On the way into the local Wegmans, a customer related that high winds had knocked out the store’s lights but that backup power was giving way to a full restoration of power from the utility grid. Things looked more or less normal to me upon entering but, while contemplating which configuration of bottled water to buy, just as I made up my mind and was moving from the cart to the shelves, the lights went out (again). Complete black out.
The Poland Spring man who had just finished stocking announced, “Nobody move,” to me and another lady in the beverage aisle. Then he reconsidered, “Oh, well, you might check on the baby, make sure he’s ok. He’s probably scared.” My mental reaction to his directives was “and who are you, when you’re at home? Nobody move; check on your baby!” With my mouth, I told him plainly and without emotion that I was going to my baby now.

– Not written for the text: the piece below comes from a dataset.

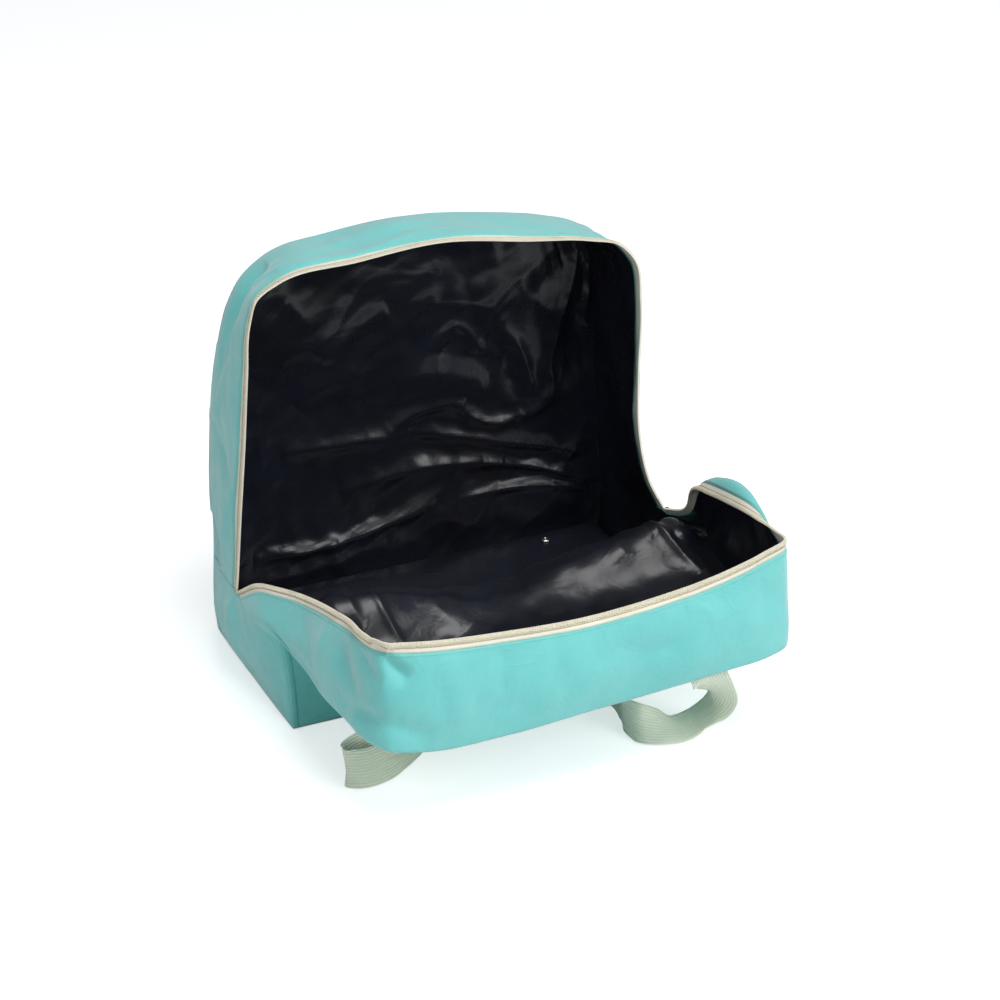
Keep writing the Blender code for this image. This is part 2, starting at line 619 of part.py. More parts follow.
def base_pad(finish):
    walls = FABRIC + LAYER_GAP + LINING + PAD_CLEARANCE
    size = (WIDTH - 2 * walls, DEPTH - 2 * walls, PAD_THICKNESS)
    bottom = FABRIC + LAYER_GAP
    return box("base_pad", size, (0, 0, bottom + PAD_THICKNESS / 2), finish, PAD_THICKNESS / 5)


def base_stud(finish):
    """The low round head of the rivet that shows on the base pad."""
    side, behind = STUD_PLACE
    bottom = FABRIC + LAYER_GAP + PAD_THICKNESS + SMALLEST_GAP
    mesh = bmesh.new()
    bmesh.ops.create_cone(
        mesh, cap_ends=True, segments=16, radius1=STUD_RADIUS, radius2=STUD_TOP_RADIUS, depth=STUD_HEIGHT
    )
    data = bpy.data.meshes.new("base_stud")
    mesh.to_mesh(data)
    mesh.free()
    data.materials.append(finish)
    made = bpy.data.objects.new("base_stud", data)
    made.location = (side * WIDTH / 2, behind * DEPTH / 2, bottom + STUD_HEIGHT / 2)
    bpy.context.collection.objects.link(made)


def zip_slider(gusset, finish):
    """The slider parked at the zip's right end, with its pull hanging down the outside."""
    stop = len(gusset) - 1 - FOLD_ROW * SIDE_STEPS
    place = gusset[stop, 0]
    out = place + np.array([SLIDER_CLEARANCE + SLIDER_SIZE[0] / 2, 0, -SLIDER_SIZE[2] / 2])
    return box("zip_slider", SLIDER_SIZE, out, finish, SLIDER_SIZE[0] / 5)


def main():
    empty_scene()
    cloth = material("aqua_fabric", (0.19, 0.60, 0.55), 0.55)
    inside = material("black_lining", (0.012, 0.012, 0.018), 0.35)
    tape = material("cream_tape", (0.75, 0.70, 0.55), 0.8)
    webbing = material("pale_green_webbing", (0.70, 0.78, 0.63), 0.85)
    metal = material("zip_metal", (0.75, 0.74, 0.70), 0.3, 1.0)
    parts = surfaces()
    shell = sewn_shell(parts)
    behind = FABRIC + LAYER_GAP
    for name in (*PANELS, *GUSSETS):
        peel(shell, name, 0.0, FABRIC, cloth)
    peel(shell, "back_panel", behind, behind + LINING, inside, "back_lining", lining_lift)
    peel(shell, "front_panel", behind, behind + LINING, inside, "front_lining")
    for name in GUSSETS:
        peel(shell, name, behind, behind + LINING, inside, name + "_lining")
    for name in ("back_zip_tape", "front_zip_tape"):
        peel(shell, name, 0.0, FABRIC, tape)
    front_seam = parts["front_gusset"][0][:, -1]
    corner_binding("corner_binding_left", front_seam, -1, cloth)
    corner_binding("corner_binding_right", front_seam[::-1], 1, cloth)
    base_pad(inside)
    base_stud(metal)
    zip_slider(parts["back_gusset"][0], metal)
    front_handle(parts["front_panel"][0], webbing)
    back_handle(parts["back_panel"][0], webbing)
    shell.free()


main()
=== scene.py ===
"""Looks of the sewing machine tote bag: aqua cloth, black vinyl lining, zip, webbing handles and base pad.

All lengths are metres in the part's own frame: X to the bag's right, -Y its front, Z up from the floor.
"""

import bpy
import numpy as np
from mathutils import Matrix, Vector
from mathutils.bvhtree import BVHTree


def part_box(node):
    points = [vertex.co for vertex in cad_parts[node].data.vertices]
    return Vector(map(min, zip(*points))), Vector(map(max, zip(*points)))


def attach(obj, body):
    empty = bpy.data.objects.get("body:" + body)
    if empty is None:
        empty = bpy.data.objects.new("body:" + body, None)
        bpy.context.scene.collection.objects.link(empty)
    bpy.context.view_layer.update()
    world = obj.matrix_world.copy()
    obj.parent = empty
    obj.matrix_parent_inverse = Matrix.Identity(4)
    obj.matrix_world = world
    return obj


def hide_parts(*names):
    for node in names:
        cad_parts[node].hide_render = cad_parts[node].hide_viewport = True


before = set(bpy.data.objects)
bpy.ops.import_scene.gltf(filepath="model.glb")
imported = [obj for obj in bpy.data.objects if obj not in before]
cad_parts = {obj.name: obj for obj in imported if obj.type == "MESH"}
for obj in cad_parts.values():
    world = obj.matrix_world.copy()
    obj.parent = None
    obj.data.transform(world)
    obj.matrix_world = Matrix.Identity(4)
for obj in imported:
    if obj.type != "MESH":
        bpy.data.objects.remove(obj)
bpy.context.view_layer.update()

# The bag's own lengths, as in the part's source.
WIDTH = 0.450
DEPTH = 0.220
HEIGHT = 0.440
HINGE_HEIGHT = 0.105
FOLD_HEIGHT = 0.120
TRAY_LENGTH = 0.220
FABRIC = 0.0018
LINING = 0.0012
LAYER_GAP = 0.0004
BACK_FULLNESS = 0.010
TRAY_SAG = 0.006
TAPE_WIDTH = 0.011
PAD_THICKNESS = 0.042
PAD_CLEARANCE = 0.004
BINDING_WIDTH = 0.006
BINDING_THICKNESS = 0.003
STRAP_WIDTH = 0.038
STRAP_THICKNESS = 0.0022
HANDLE_SPREAD = 0.270
BACK_LOOP_SLACK = 0.200

# How finely the surfaces are drawn.
SIDE_STEPS = 2  # times the fineness, between two rows along a side
TOP_STEPS = 3  # times the fineness, between two rows along the top or the far edge
ACROSS_STEPS = 5  # times the fineness, across the cloth of a gusset
TAPE_STEPS = 4  # across a zip tape
CLOTH_FINENESS = 8
LINING_FINENESS = 12
PROFILE_POINTS = 81
WELD = 1e-5  # under this two points are one
SOFTENING_ROUNDS = 8
FOLD_ROW = 2
BACK_CORNER_ROWS = (7, 14)
FRONT_CORNER_ROWS = (9, 16)
BACK_LEG_ROWS = (2, 8)
FRONT_LEG_ROWS = (6, 12)

BACK_SECTIONS = (
    # edge_side, edge_level, seam_side, seam_back, seam_level, bulge
    (-1.000, 0.000, -1.000, 1.00, 0.000, 0.00),
    (-1.115, 0.680, -1.005, 1.01, 0.290, 0.02),
    (-1.062, 1.000, -0.995, 1.05, 0.860, 0.03),
    (-1.031, 1.239, -0.985, 1.11, 1.194, 0.09),
    (-1.000, 1.463, -0.975, 1.06, 1.433, 0.09),
    (-0.973, 1.700, -0.950, 0.98, 1.642, 0.07),
    (-0.951, 1.869, -0.905, 0.90, 1.800, 0.03),
    (-0.916, 1.940, -0.835, 0.87, 1.890, 0.00),
    (-0.813, 1.982, -0.725, 0.90, 1.942, 0.02),
    (-0.444, 2.006, -0.400, 0.94, 1.976, 0.05),
    (-0.044, 2.020, -0.044, 0.95, 1.985, 0.06),
    (0.356, 1.976, 0.356, 0.95, 1.950, 0.05),
    (0.689, 1.937, 0.645, 0.93, 1.908, 0.03),
    (0.827, 1.907, 0.800, 0.92, 1.868, 0.01),
    (0.911, 1.842, 0.885, 0.92, 1.785, 0.01),
    (0.942, 1.700, 0.940, 0.97, 1.642, 0.04),
    (0.938, 1.439, 0.950, 1.00, 1.433, 0.06),
    (0.951, 1.239, 0.970, 1.00, 1.194, 0.06),
    (1.010, 1.069, 0.990, 1.00, 1.015, 0.05),
    (1.090, 0.880, 1.000, 1.00, 0.762, 0.04),
    (1.100, 0.520, 1.000, 1.02, 0.290, 0.02),
    (1.000, 0.000, 1.000, 1.00, 0.000, 0.00),
)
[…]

Is this ever a post-9/11 world – everyone has been promoted to directors of emergency management. Can’t common sense and a little patience serve in such circumstances?
The really queer thing is that, before the emergency lighting came up, an elderly couple came shuffling down the aisle, brushing against me and the other paused patron. I wondered whether they noticed that the lights were off. “Is it my eyes or did the lights just dim?” Despite the total darkness, they persisted shopping. Maybe their senior center service transport runs a tight schedule and they knew that they had to be out front at pickup time, or ELSE!
The emergency lighting came up before they collided with the Poland Spring man’s empty dolly from which he had been stacking water. The baby was too scared for me to put him down again so the man was nice enough to load a 24 pack of half liter bottles into my carriage, twice as much water as I wanted, but they didn't have what I wanted.